What is particularly worrying is that the rise in reckless sexual practice corresponds with the government’s view that equipping children for sex will reduce high-risk behaviour. The assumption that teenagers are going to have sex anyway so they may as well have access to contraceptive services has, predictably, encouraged more rather than less sexual activity.
The government’s controversial Healthy Respect project, which hands out contraceptives and morning-after pills without parental consent to children as young as 13, has seen teenage pregnancies among the under-16s increase by 46% and abortions soar by 55%. Launched in the Lothians three years ago with £3m from the Scottish executive, it is set to run for 10 years and could be extended throughout Scotland.
Why not scrap it immediately? The idea of a pilot, whether it is a television sitcom or a damage limitation exercise with adolescent hormones, is that it is a trial that lives or dies by results.
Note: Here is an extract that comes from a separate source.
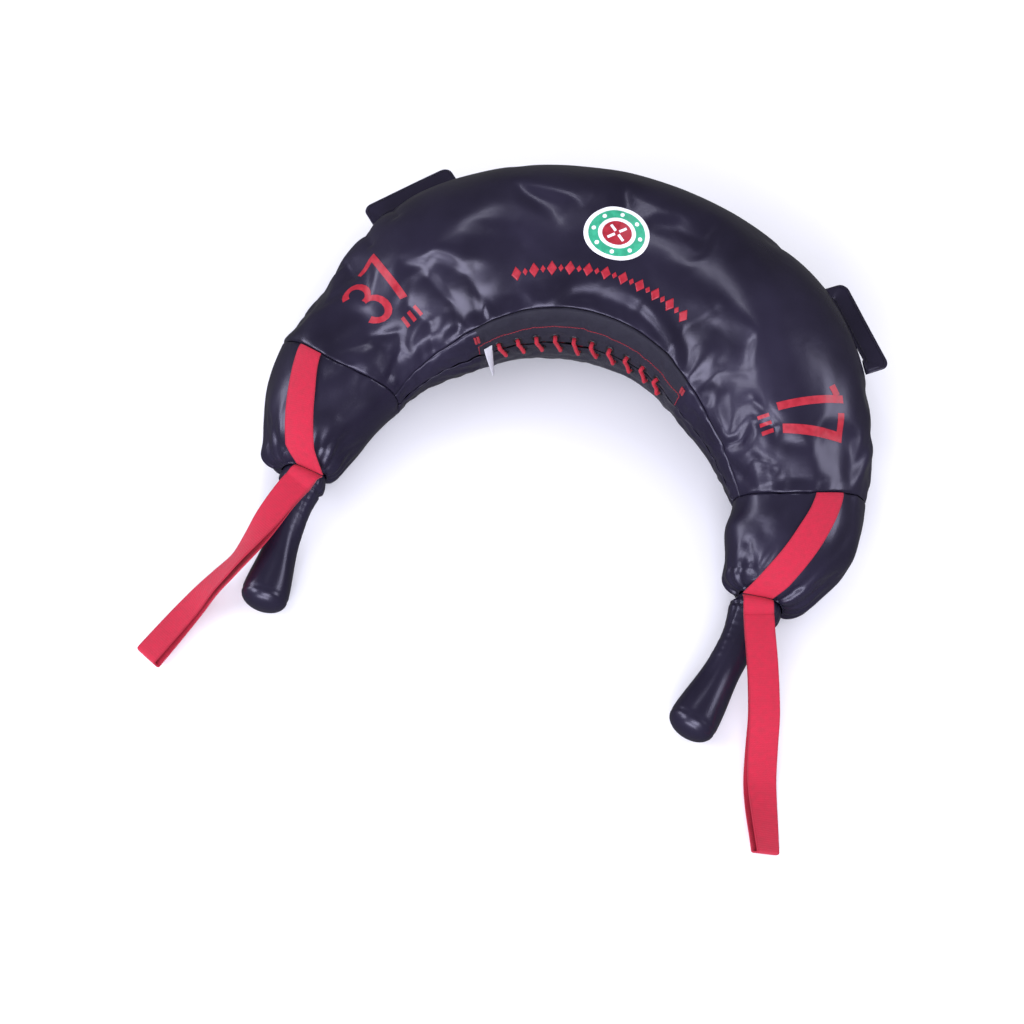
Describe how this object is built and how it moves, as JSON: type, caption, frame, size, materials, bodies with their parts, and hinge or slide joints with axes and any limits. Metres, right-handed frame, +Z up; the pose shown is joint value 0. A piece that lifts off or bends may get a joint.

Young people who are tempted to become sexually active seem to regard the government’s strategy as a green light, a sanction, as if they needed one, to do what they were about to do. Even better, they don’t have to tell their parents.
Although the executive will not disown the policy or admit that it has been an abysmal failure, Malcolm Chisholm, the health minister, does appear to have been plagued by doubts recently. His sexual health strategy, under review and due to be introduced in schools later this year, will now shift its emphasis and focus on advising children to avoid sex until they are older.
The executive, apparently influenced to some extent by the Catholic Church in Scotland, has said: “The strategy will pave the way for improved sexual wellbeing for this and future generations founded on self-respect, respect for others and strong, respectful relationships.”
Of course it won’t be as simple as that. A sexual health strategy is about as enticing to a teenager as an alcohol-free alcopop and, when it is divorced entirely from any moral context, it is doomed from the start. The church is right about that. “Nowhere in the document is love, marriage, faithfulness or commitment endorsed or promoted,” said Cardinal Keith O’Brien, railing against the permissiveness of the safe sex dictum, which is at odds with Catholic teaching.
“The document is dismissive of education on abstinence, suggests contraception should be promoted even more and abortion made more easily available.”